### [WORK TO BE COMPLETED]
Check each line below for the word "scene", and copy those that have it.

### [DATA SECTION]
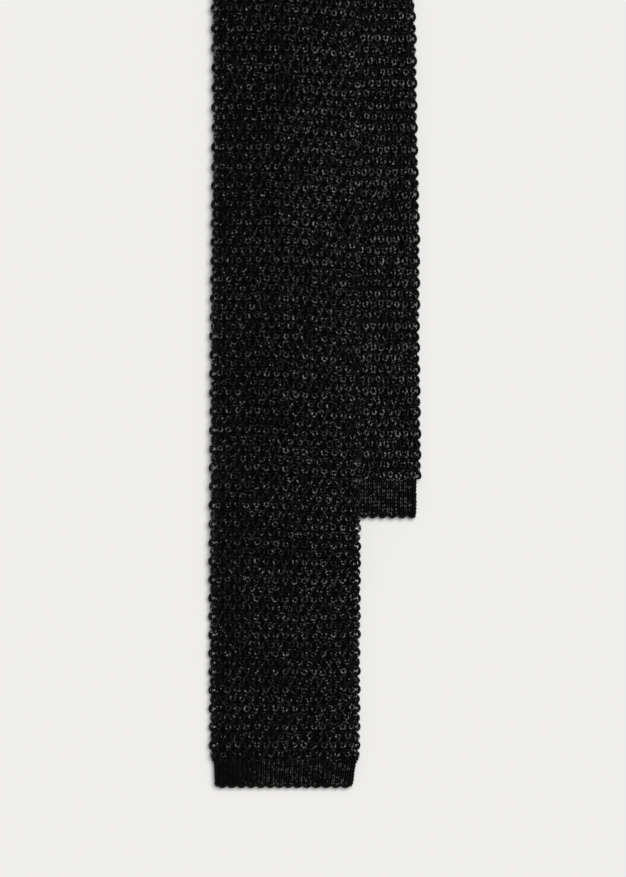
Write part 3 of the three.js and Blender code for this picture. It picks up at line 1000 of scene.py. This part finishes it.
label("keeper", -34.5, 9.6, -196, -180, RIBBON, "keeper_label", 0.9)
yy = np.arange(-194.6, -181, 1.15)
stitches("keeper_stitches_left", np.stack([np.full_like(yy, -34.0), yy, 0 * yy], -1), (1.2, 0, 0), "keeper_stitch_left")
stitches("keeper_stitches_right", np.stack([np.full_like(yy, 9.1), yy, 0 * yy], -1), (1.2, 0, 0), "keeper_stitch_right")
label("care", -24, -1, -232, -202, CARE, "care_label", 0.8)
xx = np.arange(-22.5, -2, 1.6)
stitches("care_stitches", np.stack([xx, np.full_like(xx, -202.6), 0 * xx], -1), (0.6, 0, 0), "care_label_stitch")

# ------------------------------------------------------------------ floor, light, camera
floor = bpy.data.meshes.new("floor")
F = 40.0
floor.from_pydata([(-F, -F, -0.0006), (F, -F, -0.0006), (F, F, -0.0006), (-F, F, -0.0006)], [], [(0, 1, 2, 3)])
floor_ob = bpy.data.objects.new("floor", floor)
bpy.context.scene.collection.objects.link(floor_ob)
pale = bpy.data.materials.new("pale_floor")
pale.use_nodes = True
pb = pale.node_tree.nodes["Principled BSDF"]
pb.inputs["Base Color"].default_value = (0.905, 0.896, 0.880, 1)
pb.inputs["Roughness"].default_value = 1.0
pb.inputs["Specular IOR Level"].default_value = 0.0
floor.materials.append(pale)

world = bpy.data.worlds.new("studio")
bpy.context.scene.world = world
world.use_nodes = True
nodes, links = world.node_tree.nodes, world.node_tree.links
bg = nodes["Background"]
bg.inputs["Color"].default_value = (1.0, 1.0, 1.0, 1)
bg.inputs["Strength"].default_value = 0.16
paper = nodes.new("ShaderNodeBackground")
paper.inputs["Color"].default_value = (0.870, 0.862, 0.846, 1)
paper.inputs["Strength"].default_value = 1.0
ray, either = nodes.new("ShaderNodeLightPath"), nodes.new("ShaderNodeMixShader")
links.new(ray.outputs["Is Camera Ray"], either.inputs["Fac"])
links.new(bg.outputs["Background"], either.inputs[1])
links.new(paper.outputs["Background"], either.inputs[2])
links.new(either.outputs["Shader"], nodes["World Output"].inputs["Surface"])


def sun(name, aim, energy, angle):
    d = bpy.data.lights.new(name, "SUN")
    d.energy, d.angle = energy, angle
    o = bpy.data.objects.new(name, d)
    bpy.context.scene.collection.objects.link(o)
    from mathutils import Vector

    o.rotation_mode = "QUATERNION"
    o.rotation_quaternion = (-Vector(aim).normalized()).to_track_quat("-Z", "Y")
    return o


sun("key", (0.27, 0.29, 1.0), 2.71, math.radians(42))

cam = bpy.data.cameras.new("camera")
cam.sensor_width, cam.lens = 36.0, 200.0
cam.clip_start, cam.clip_end = 0.05, 200.0
cam_ob = bpy.data.objects.new("camera", cam)
bpy.context.scene.collection.objects.link(cam_ob)
cam_ob.location = (-0.85 * MM, -248.5 * MM, 2.0684)
cam_ob.rotation_euler = (0, 0, 0)
bpy.context.scene.camera = cam_ob
bpy.context.scene.view_settings.view_transform = "Standard"
bpy.context.scene.view_settings.look = "None"

bpy.context.view_layer.update()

### [REPLY TO THE TASK]
Write part 3 of the three.js and Blender code for this picture. It picks up at line 1000 of scene.py. This part finishes it.
bpy.context.scene.collection.objects.link(floor_ob)
bpy.context.scene.world = world
    bpy.context.scene.collection.objects.link(o)
bpy.context.scene.collection.objects.link(cam_ob)
bpy.context.scene.camera = cam_ob
bpy.context.scene.view_settings.view_transform = "Standard"
bpy.context.scene.view_settings.look = "None"